*TO DO*: Copy the data exactly from the line that contains "Write the build123d" through the line that contains "from math import cos, radians, sqrt, tan", keeping both end lines and leaving out everything else.

Object modeling scripts:
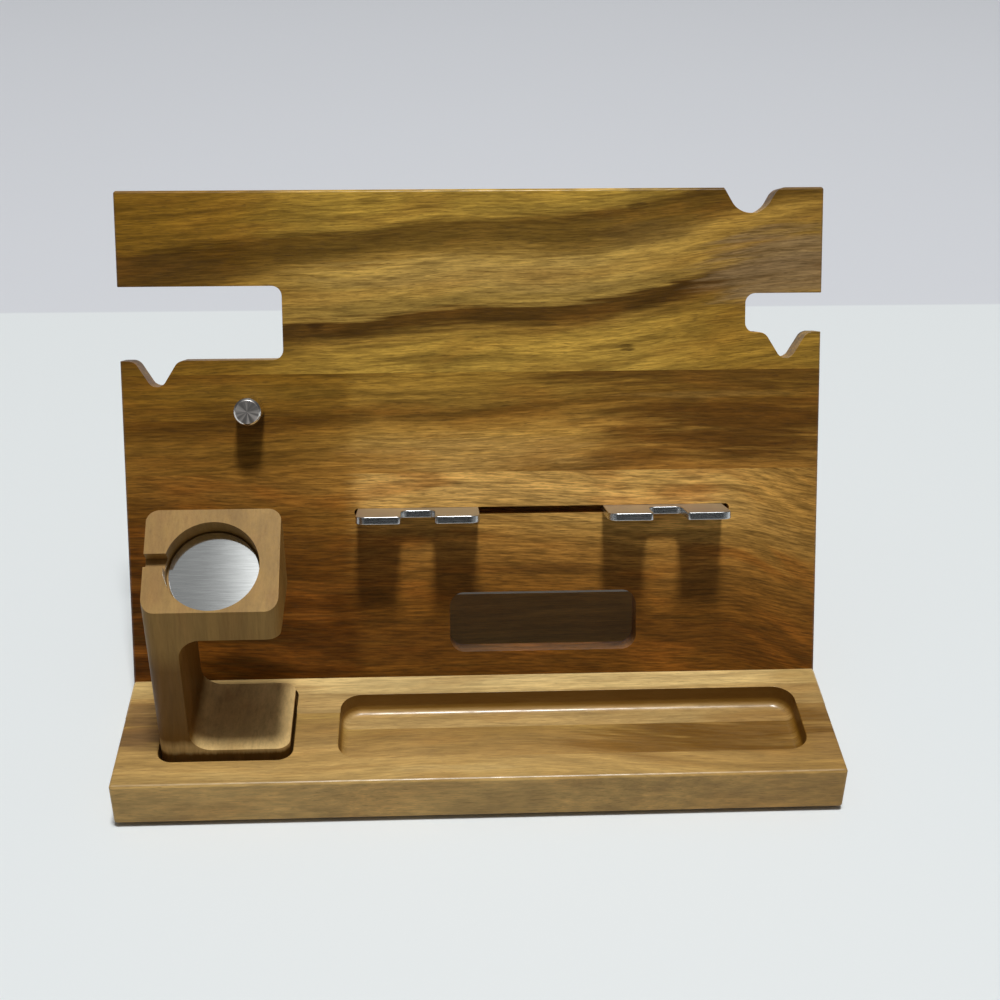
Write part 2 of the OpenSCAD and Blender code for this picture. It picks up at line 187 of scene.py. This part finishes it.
# the wood's markings: size of a cell in mm along, across and into the grain, the noise's
# detail and roughness, and which way the seed moves it
markings = {
    "sway": ((80, 30, 40), 2, 0.45, (1, 0, 1)),
    "feather": ((30, 1.5, 5), 3, 0.60, (1, 0, 0)),
    "cloud": ((55, 5, 14), 2, 0.55, (-1, 0, 1)),
    "smoke": ((45, 2.8, 9), 4, 0.62, (1, 0, 1)),
    "warmth": ((40, 9, 11), 2, 0.50, (1, 0, -1)),
    "streak": ((11, 0.90, 3), 3, 0.65, (1, -1, 0)),
    "rings": ((90, 1.1, 1.6), 2, 0.65, (1, 0, 1)),
    "fibre": ((7, 0.40, 0.5), 2, 0.65, (0, 1, 0)),
    "pores": ((4.4, 0.34, 0.36), 1, 0.50, (1, 0, 1)),
}


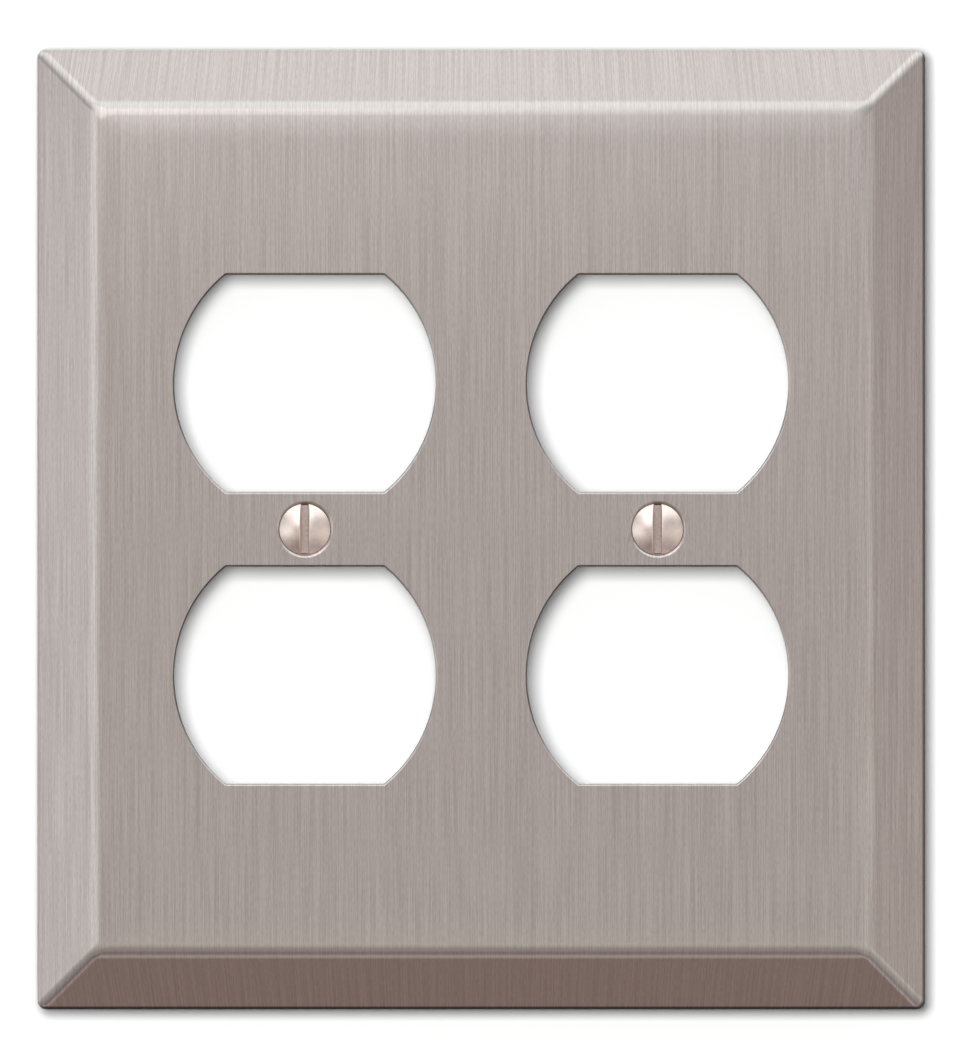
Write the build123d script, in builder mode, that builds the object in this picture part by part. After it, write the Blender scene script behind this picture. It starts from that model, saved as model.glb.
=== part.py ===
from build123d import *
import os
from math import cos, radians, sqrt, tan

# Two-gang wall plate for two duplex receptacles, with its two captive screws.
# The back rim lies on the wall, in the plane y = 0, and the front faces -Y.
# A height is a distance from the wall towards the room, so a height h is at y = -h.

# Plate, pressed from sheet; each bend is given by its inside radius
plate_width = 116.0
plate_height = 125.5
plate_depth = 6.35
sheet = 0.8
edge_return = 1.5  # straight edge between the wall and the bevel
bevel_width = 7.5
corner_bend = 0.4  # at the plate's four corners, seen from the front
rim_bend = 0.2  # between the edge return and the bevel
crease_bend = 2.7  # between the bevel and the face
face_corner = 0.2  # corner radius left on the flat of the face
cut_edge_radius = 0.2  # front edges of the openings and of the countersinks

# Outlet openings: round sides, cut off by a flat at the top and at the bottom
gang_spacing = 46.04  # between the two columns of openings, and between the two screws
outlet_strip = 9.5  # between an upper and a lower opening
opening_width = 34.4
opening_height = 28.6
opening_side_radius = 18.4
opening_corner_radius = 0.4  # where a side meets a flat

# Screws: No. 6-32 UNC, slotted oval head
thread_diameter = 3.505
thread_pitch = 25.4 / 32
thread_angle = 60.0
screw_length = 12.7  # from the head's edge to the tip
tip_chamfer = 0.5
neck_undercut = 0.28  # how far the neck lies below the thread's crests
neck_length = 2.8
head_diameter = 6.65
head_angle = 82.0
head_rise = 0.9
head_setback = 0.2  # the head's edge lies this far behind the plate's face
slot_width = 1.1
slot_depth = 1.1

# Formed countersinks
seat_clearance = 0.05  # between the head's cone and the plate's, square to them
hole_clearance = 0.2  # round the thread
hole_land = 0.35  # straight part of the hole, behind its cone

# Retaining washers
washer_thickness = 0.6
washer_overlap = 2.05  # beyond the hole in the plate, all round
washer_running_clearance = 0.05  # round the neck
washer_axial_clearance = 0.05  # ahead of the thread

# Bends of the plate
bevel_angle = Vector(bevel_width, plate_depth - edge_return).get_angle(Vector(1, 0))
crease_turn = tan(radians(bevel_angle / 2))  # how far a bend's radius reaches, per unit of radius
rim_turn = tan(radians((90 - bevel_angle) / 2))

# Screw and hole radii; the plate's cone is the head's cone, moved out by the seat clearance
head_slope = tan(radians(head_angle / 2))
square_to_cone = 1 / cos(radians(head_angle / 2))
head_radius = head_diameter / 2
thread_radius = thread_diameter / 2
neck_radius = thread_radius - neck_undercut
hole_radius = thread_radius + hole_clearance
mouth_radius = head_radius + head_setback * head_slope + seat_clearance * square_to_cone

# Heights along a screw
head_height = plate_depth - head_setback
head_top = head_height + head_rise
neck_top = head_height - (head_radius - neck_radius) / head_slope
thread_top = neck_top - neck_length
tip_height = head_height - screw_length
washer_height = thread_top + washer_axial_clearance

# Thread form: a ridge whose crest is an eighth of the pitch wide, and whose root is a quarter of it
flank = tan(radians(thread_angle / 2))
crest_half_width = thread_pitch / 16
root_radius = thread_radius - (thread_pitch * 3 / 8 - crest_half_width) / flank
ridge_foot = 0.1  # how far the ridge reaches into the core
ridge_excess = 0.05  # how far it stands out before its crest is turned true
ridge_radius = thread_radius + ridge_excess
foot_half_width = crest_half_width + (thread_radius - root_radius + ridge_foot) * flank
top_half_width = crest_half_width - ridge_excess * flank

# The thread is made one pitch longer than the screw at both ends, then trimmed
thread_base = tip_height - thread_pitch
thread_run = thread_top + thread_pitch - thread_base


def pressed_form(inset):
    """The plate's outer form as a solid, or with an inset the hollow that lies that far inside it."""
    bend = sheet - inset
    rim_height = edge_return - inset * rim_turn
    border = bevel_width + inset * crease_turn
    fold_corner = face_corner + (crease_bend + bend) * crease_turn
    with BuildPart() as form:
        with BuildSketch(Plane.XZ):
            RectangleRounded(plate_width - 2 * inset, plate_height - 2 * inset, corner_bend + bend)
        extrude(amount=rim_height)
        with BuildSketch(Plane.XZ.offset(rim_height)):
            RectangleRounded(plate_width - 2 * inset, plate_height - 2 * inset, corner_bend + bend)
        with BuildSketch(Plane.XZ.offset(plate_depth - inset)):
            RectangleRounded(plate_width - 2 * border, plate_height - 2 * border, fold_corner)
        loft(ruled=True)
        fillet(form.faces().sort_by(Axis.Y)[0].edges(), crease_bend + bend)
        rim_edges = form.edges().group_by(Axis.Y)[-3]
        fillet(rim_edges, rim_bend + bend)
    return form.part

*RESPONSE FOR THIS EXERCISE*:
Write the build123d script, in builder mode, that builds the object in this picture part by part. After it, write the Blender scene script behind this picture. It starts from that model, saved as model.glb.
=== part.py ===
from build123d import *
import os
from math import cos, radians, sqrt, tan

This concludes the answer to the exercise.